§ **Material provided**

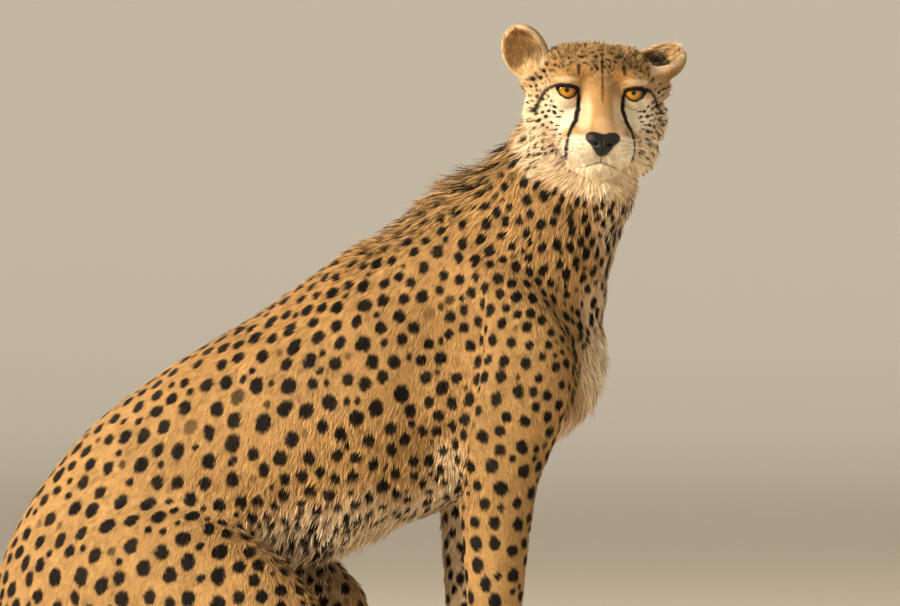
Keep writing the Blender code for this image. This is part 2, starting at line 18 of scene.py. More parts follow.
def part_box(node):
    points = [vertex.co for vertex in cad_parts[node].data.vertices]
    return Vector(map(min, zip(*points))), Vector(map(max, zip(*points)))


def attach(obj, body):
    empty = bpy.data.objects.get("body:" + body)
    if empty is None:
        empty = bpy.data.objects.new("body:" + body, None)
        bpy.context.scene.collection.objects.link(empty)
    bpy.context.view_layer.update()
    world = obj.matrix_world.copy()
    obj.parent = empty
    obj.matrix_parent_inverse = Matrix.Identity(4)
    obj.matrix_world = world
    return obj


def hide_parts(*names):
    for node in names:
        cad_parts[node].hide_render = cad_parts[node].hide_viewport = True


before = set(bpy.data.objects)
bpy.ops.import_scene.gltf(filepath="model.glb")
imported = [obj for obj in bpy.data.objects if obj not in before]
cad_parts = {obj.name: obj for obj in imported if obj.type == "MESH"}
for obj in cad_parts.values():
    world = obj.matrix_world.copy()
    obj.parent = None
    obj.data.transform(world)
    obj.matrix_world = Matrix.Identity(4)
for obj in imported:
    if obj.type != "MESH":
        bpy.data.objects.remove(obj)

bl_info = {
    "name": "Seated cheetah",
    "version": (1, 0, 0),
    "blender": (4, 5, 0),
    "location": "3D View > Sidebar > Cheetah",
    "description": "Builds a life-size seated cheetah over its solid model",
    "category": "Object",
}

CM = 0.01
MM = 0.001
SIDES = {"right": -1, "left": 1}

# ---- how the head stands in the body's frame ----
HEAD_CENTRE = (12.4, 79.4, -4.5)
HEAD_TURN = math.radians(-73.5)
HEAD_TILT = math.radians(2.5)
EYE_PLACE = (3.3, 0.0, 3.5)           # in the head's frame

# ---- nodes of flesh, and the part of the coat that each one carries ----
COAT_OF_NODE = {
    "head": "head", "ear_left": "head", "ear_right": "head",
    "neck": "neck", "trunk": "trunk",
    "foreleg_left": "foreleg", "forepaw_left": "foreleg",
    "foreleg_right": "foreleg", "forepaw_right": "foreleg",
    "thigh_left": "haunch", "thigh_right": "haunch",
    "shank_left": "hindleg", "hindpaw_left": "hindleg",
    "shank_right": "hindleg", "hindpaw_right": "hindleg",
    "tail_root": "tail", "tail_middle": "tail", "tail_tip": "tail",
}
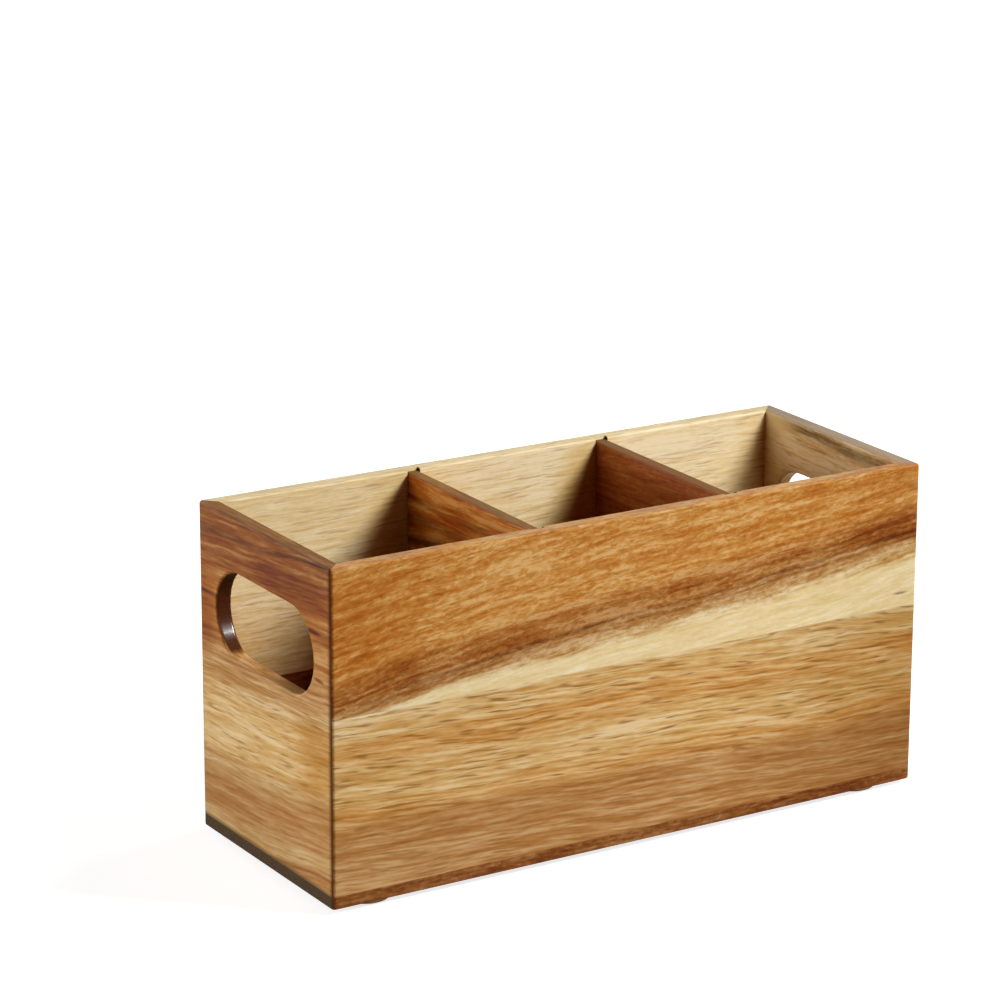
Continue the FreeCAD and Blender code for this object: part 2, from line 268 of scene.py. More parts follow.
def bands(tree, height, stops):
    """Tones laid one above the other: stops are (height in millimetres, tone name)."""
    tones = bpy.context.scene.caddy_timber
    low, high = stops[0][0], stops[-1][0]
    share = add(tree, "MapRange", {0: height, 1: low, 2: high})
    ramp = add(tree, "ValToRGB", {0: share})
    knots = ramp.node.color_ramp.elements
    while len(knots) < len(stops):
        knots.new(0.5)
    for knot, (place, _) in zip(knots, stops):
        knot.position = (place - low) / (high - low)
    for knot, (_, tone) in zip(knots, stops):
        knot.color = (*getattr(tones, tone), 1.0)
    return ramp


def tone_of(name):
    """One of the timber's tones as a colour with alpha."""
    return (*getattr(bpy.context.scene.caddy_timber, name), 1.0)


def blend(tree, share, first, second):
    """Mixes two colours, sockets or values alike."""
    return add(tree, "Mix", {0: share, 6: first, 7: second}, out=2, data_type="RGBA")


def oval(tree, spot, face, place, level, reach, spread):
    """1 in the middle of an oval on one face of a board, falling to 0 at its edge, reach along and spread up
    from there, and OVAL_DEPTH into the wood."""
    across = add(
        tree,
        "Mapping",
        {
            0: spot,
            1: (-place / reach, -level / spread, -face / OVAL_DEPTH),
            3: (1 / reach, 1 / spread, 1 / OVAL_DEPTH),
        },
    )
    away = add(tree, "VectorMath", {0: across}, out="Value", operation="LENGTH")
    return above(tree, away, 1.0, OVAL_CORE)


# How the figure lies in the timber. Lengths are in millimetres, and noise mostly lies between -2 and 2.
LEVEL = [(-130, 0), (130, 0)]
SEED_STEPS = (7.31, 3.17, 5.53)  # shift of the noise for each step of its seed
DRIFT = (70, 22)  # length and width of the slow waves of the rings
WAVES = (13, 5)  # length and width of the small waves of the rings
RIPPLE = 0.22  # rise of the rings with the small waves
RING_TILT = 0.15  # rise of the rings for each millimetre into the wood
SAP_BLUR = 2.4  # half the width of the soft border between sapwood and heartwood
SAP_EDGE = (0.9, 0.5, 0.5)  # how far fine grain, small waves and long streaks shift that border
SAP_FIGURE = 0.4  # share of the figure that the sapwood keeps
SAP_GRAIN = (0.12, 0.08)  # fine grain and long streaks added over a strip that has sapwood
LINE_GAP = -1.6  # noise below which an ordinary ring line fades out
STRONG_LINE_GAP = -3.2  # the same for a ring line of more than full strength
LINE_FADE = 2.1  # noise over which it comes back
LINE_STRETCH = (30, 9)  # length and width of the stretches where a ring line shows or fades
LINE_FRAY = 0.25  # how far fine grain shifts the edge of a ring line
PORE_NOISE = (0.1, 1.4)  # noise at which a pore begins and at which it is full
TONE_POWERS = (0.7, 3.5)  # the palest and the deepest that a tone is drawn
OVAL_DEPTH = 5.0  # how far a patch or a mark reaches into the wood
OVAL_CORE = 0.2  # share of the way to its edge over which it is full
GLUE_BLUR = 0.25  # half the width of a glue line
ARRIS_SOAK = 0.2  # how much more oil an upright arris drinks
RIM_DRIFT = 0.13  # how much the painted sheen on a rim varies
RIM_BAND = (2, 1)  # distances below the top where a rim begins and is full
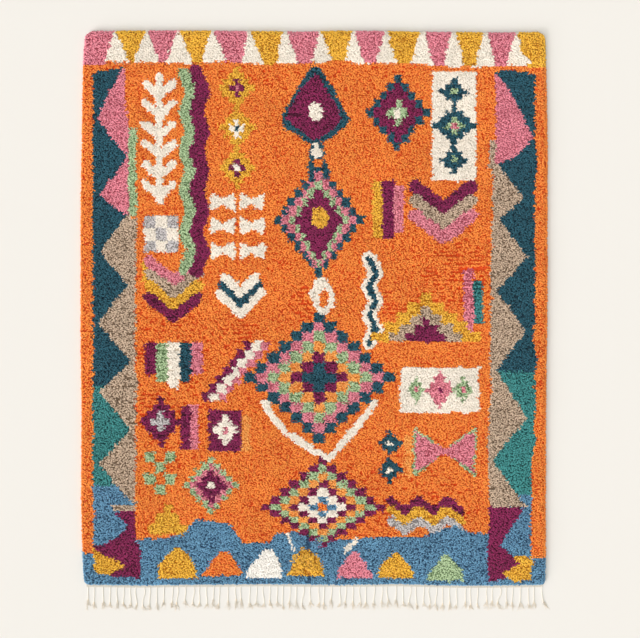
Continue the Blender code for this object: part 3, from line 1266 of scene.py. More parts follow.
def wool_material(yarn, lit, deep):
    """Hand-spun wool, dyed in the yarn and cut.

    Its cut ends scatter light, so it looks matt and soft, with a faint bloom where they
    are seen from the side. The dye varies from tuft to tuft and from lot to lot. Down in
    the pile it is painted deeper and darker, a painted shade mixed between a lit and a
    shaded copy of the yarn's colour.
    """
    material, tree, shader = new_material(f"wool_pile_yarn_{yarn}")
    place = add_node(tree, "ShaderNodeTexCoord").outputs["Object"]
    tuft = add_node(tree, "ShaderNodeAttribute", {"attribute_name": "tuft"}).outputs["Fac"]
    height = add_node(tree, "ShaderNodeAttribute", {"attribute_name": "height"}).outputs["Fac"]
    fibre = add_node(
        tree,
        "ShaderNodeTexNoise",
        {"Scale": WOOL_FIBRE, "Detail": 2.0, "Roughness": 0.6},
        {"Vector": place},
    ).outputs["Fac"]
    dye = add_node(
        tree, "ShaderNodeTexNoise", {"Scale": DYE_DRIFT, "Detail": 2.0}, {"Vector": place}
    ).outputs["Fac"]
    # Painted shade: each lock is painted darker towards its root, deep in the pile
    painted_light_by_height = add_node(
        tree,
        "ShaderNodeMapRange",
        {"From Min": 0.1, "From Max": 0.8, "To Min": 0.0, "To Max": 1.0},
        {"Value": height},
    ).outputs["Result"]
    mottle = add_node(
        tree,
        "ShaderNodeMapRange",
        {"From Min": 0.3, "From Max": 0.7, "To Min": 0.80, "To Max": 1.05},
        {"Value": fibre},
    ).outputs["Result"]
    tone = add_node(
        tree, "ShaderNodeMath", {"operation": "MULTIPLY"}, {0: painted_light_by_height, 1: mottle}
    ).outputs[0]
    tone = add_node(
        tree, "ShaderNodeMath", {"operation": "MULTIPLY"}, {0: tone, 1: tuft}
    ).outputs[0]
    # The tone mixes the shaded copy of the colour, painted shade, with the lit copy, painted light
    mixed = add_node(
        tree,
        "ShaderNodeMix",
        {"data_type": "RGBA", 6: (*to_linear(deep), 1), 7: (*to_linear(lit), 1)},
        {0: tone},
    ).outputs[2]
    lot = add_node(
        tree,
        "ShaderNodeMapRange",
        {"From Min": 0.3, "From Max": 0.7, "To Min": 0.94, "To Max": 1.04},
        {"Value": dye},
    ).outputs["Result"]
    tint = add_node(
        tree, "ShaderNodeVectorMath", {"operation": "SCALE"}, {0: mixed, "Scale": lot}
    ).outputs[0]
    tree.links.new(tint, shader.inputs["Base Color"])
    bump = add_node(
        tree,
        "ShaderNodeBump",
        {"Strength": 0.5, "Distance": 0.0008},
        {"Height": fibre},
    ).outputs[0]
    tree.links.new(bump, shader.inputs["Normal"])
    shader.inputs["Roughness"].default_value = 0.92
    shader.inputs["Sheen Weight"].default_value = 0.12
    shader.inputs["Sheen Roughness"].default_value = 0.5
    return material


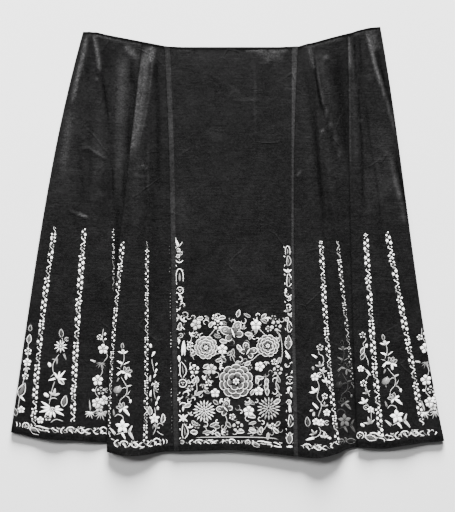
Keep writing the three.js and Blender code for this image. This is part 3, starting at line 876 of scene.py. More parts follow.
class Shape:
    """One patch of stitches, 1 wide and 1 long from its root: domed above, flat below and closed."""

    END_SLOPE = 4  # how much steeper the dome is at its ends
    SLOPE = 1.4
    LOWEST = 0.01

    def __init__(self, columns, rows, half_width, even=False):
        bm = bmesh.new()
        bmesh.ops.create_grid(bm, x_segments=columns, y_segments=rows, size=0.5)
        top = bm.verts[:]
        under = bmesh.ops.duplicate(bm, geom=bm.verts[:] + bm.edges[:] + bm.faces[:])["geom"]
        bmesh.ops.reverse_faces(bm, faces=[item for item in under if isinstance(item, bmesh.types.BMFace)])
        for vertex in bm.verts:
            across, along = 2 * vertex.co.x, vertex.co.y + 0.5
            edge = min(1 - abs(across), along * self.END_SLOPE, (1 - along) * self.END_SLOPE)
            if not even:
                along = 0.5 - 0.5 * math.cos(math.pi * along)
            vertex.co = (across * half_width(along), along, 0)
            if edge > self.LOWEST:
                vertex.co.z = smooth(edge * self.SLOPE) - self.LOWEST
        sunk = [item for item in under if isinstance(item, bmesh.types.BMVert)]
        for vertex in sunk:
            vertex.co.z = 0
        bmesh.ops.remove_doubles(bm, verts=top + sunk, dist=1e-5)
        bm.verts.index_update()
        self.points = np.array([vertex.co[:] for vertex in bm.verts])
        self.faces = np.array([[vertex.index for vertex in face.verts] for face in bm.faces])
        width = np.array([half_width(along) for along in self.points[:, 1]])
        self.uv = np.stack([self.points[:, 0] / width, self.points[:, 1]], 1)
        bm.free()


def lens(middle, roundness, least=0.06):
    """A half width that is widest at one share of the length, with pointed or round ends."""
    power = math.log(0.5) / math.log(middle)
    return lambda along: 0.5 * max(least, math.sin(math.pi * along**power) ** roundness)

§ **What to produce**
Please reproduce exactly the lines from the first one of the records above through the line containing "bpy.data.objects.remove(obj)", both included, and nothing else.

§ **Solution to this exercise**
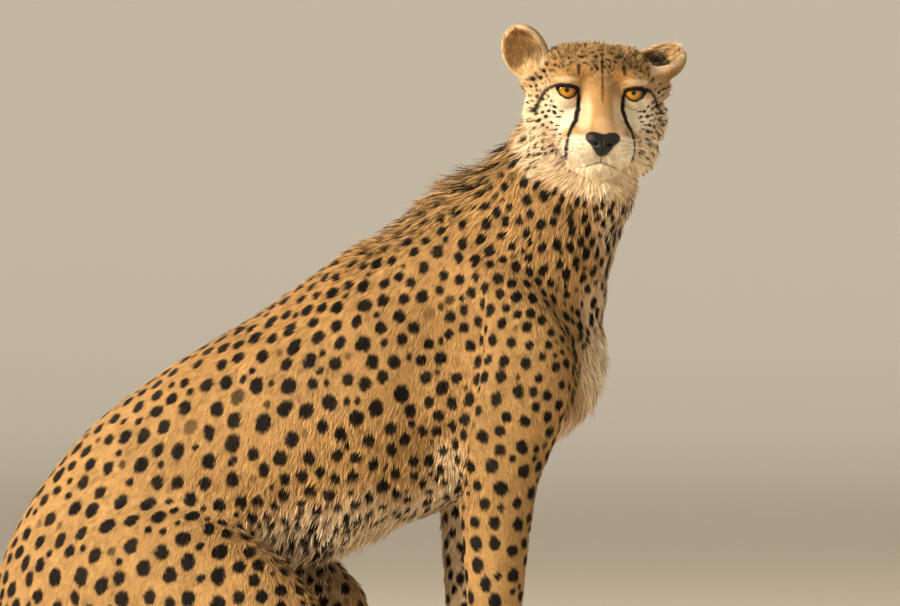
Keep writing the Blender code for this image. This is part 2, starting at line 18 of scene.py. More parts follow.
def part_box(node):
    points = [vertex.co for vertex in cad_parts[node].data.vertices]
    return Vector(map(min, zip(*points))), Vector(map(max, zip(*points)))


def attach(obj, body):
    empty = bpy.data.objects.get("body:" + body)
    if empty is None:
        empty = bpy.data.objects.new("body:" + body, None)
        bpy.context.scene.collection.objects.link(empty)
    bpy.context.view_layer.update()
    world = obj.matrix_world.copy()
    obj.parent = empty
    obj.matrix_parent_inverse = Matrix.Identity(4)
    obj.matrix_world = world
    return obj


def hide_parts(*names):
    for node in names:
        cad_parts[node].hide_render = cad_parts[node].hide_viewport = True


before = set(bpy.data.objects)
bpy.ops.import_scene.gltf(filepath="model.glb")
imported = [obj for obj in bpy.data.objects if obj not in before]
cad_parts = {obj.name: obj for obj in imported if obj.type == "MESH"}
for obj in cad_parts.values():
    world = obj.matrix_world.copy()
    obj.parent = None
    obj.data.transform(world)
    obj.matrix_world = Matrix.Identity(4)
for obj in imported:
    if obj.type != "MESH":
        bpy.data.objects.remove(obj)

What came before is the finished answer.